Luis Trincando. Impresor y editor: «Yo he sido de la izquierda abertzale y me indigna que defienda a Maduro»
J.G.A. Luis Trincado no tiene pelos en la lengua y llama a las cosas por su nombre. A este bilbaíno de 60 años, nacido en la clínica del Doctor Usparitza, la vida le llevó a militar en la izquierda abertzale -donde coincidió con Victor Galarza y Sebastian Etxaniz, los dos repatriados por Chávez-, la misma contra la que ahora arremete por la defensa que esta hace del régimen de Maduro. «Me indigna que defiendan a un tipo que encarna todos los vicios: tortura, detenciones arbitrarias, masivas operaciones de limpieza, chantaje, contrabando, narcotráfico... los derechos humanos pisoteados» dispara como una ametralladora.
«No se puede decir que eres revolucionario y aguantar esta vaina», repite mientras clava los ojos. «Hay que tener poca vergüenza para llamar fascista a Guaidó o a cualquiera que luche aquí contra la dictadura». Luis es secretario general de organización del Partido La Causa Radical, fundado por sindicalistas en los años 70, trabajó de editor y creó una imprenta, aunque eso fue antes de que el país exigiera pagar con dólares el papel, la tinta o los repuestos. «Esta gente está expoliando Venezuela. Crudo, madera, metales... Arramblan con todo».

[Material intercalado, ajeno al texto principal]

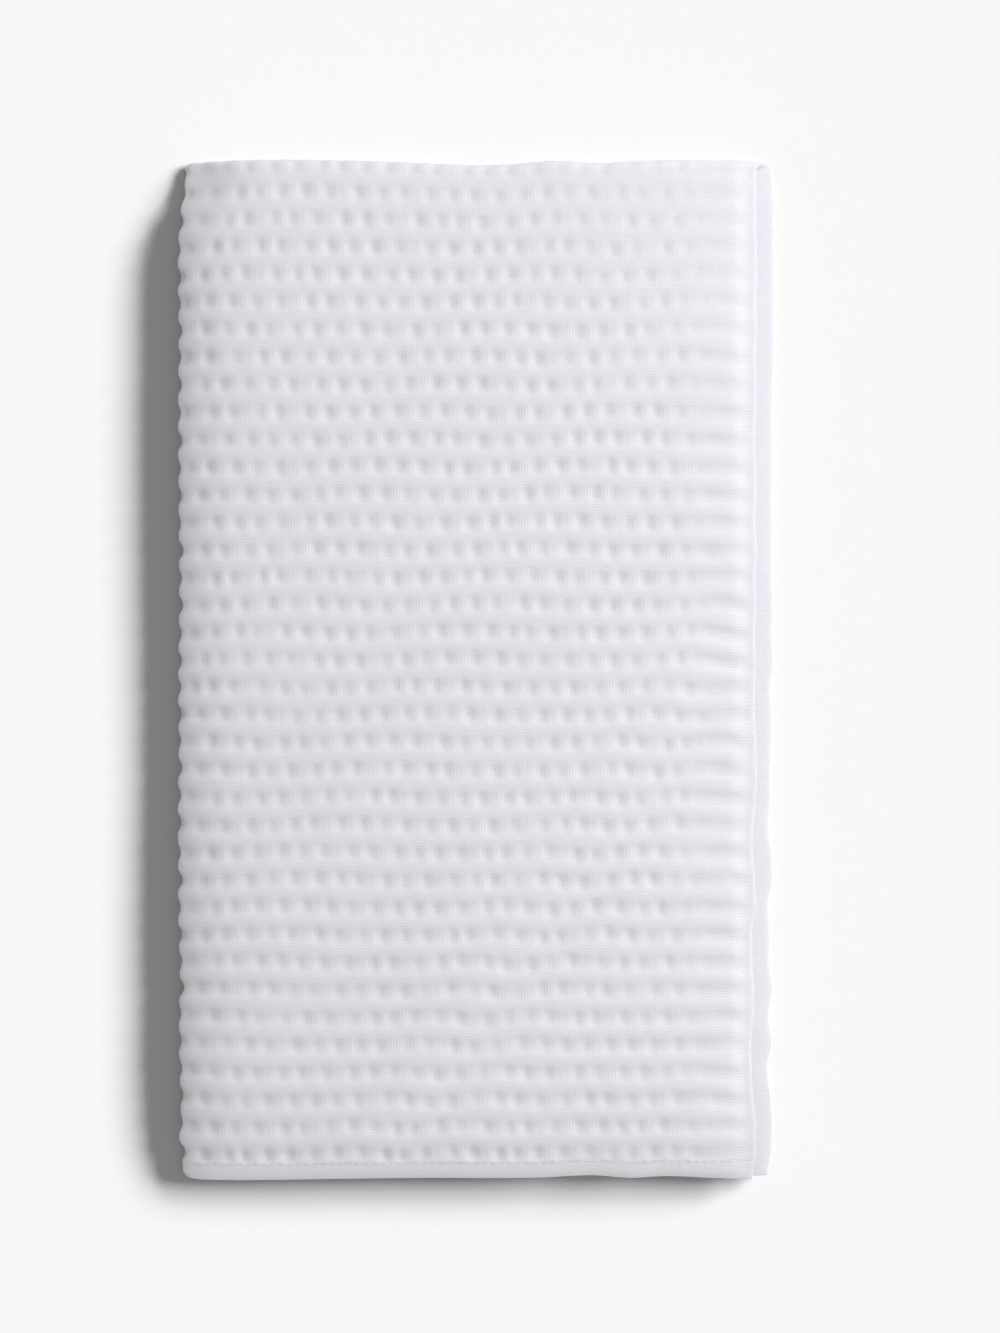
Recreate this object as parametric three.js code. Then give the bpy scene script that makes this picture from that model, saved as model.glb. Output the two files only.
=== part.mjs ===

Luis no visita Bilbao desde 2001, cuando trajo a su madre. Si le preguntan qué echa más en falta responde sin dudar que «mi única religión, el Athletic, y a su profeta, San Mamés», desliza con una sonrisa, la primera de toda la entrevista, mientras alaba la labor en defensa en el partido ante el Barça y el debut de Kodro. Siente cierta añoranza de aquel Bilbao industrial, proletario, sucio y lleno de humo, pero confiesa su admiración «por cómo lo dejó Azkuna». «Me siento muy vasco, orgulloso de nuestra cultura y tradiciones. Pero yo elegí Venezuela y no me arrepiento». Y lanza un guiño. «Mi abuelo era suscriptor de EL CORREO. Jesús Trincado Agramonte. Pon eso».